Steward marked the beginning of the recognition that Congress could use the Spending Clause, under the umbrella of general welfare, to regulate state laws by incentives and encouragement but not coercion. The federal government may induce the states, tempt them, or seduce them but not coerce them into passing legislation considered desirable to meet national needs. Before Steward, Congress could regulate only commercial economic activity, but after Steward, Congress could regulate the actions of state governments.

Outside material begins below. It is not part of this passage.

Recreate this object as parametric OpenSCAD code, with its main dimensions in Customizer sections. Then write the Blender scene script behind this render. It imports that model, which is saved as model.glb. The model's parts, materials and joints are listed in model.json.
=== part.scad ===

It is now common for Congress to tie grants-in-aid with requirements and restrictions upon the states, but the practice is still often controversial. In a modern case depending upon the jurisprudence of Steward, the Court held in South Dakota v. Dole that Congress could influence states to raise the minimum drinking age to 21 by threatening to withhold funds for federal highways. In her dissenting opinion, Justice Sandra Day O'Connor stated:

When Congress appropriates money to build a highway, it is entitled to insist that the highway be a safe one. But it is not entitled to insist as a condition of the use of highway funds that the State impose or change regulations in other areas of the State's social and economic life.... Indeed, if the rule were otherwise, the Congress could effectively regulate almost any area of a State's social, political, or economic life.

She later approved of and quoted from the text of Butler:

If the spending power is to be limited only by Congress' notion of the general welfare, the reality, given the vast financial resources of the Federal Government, is that the Spending Clause gives "power to the Congress to tear down the barriers, to invade the states' jurisdiction, and to become a parliament of the whole people, subject to no restrictions save such as are self-imposed."... This, of course, as Butler held, was not the Framers' plan and it is not the meaning of the Spending Clause.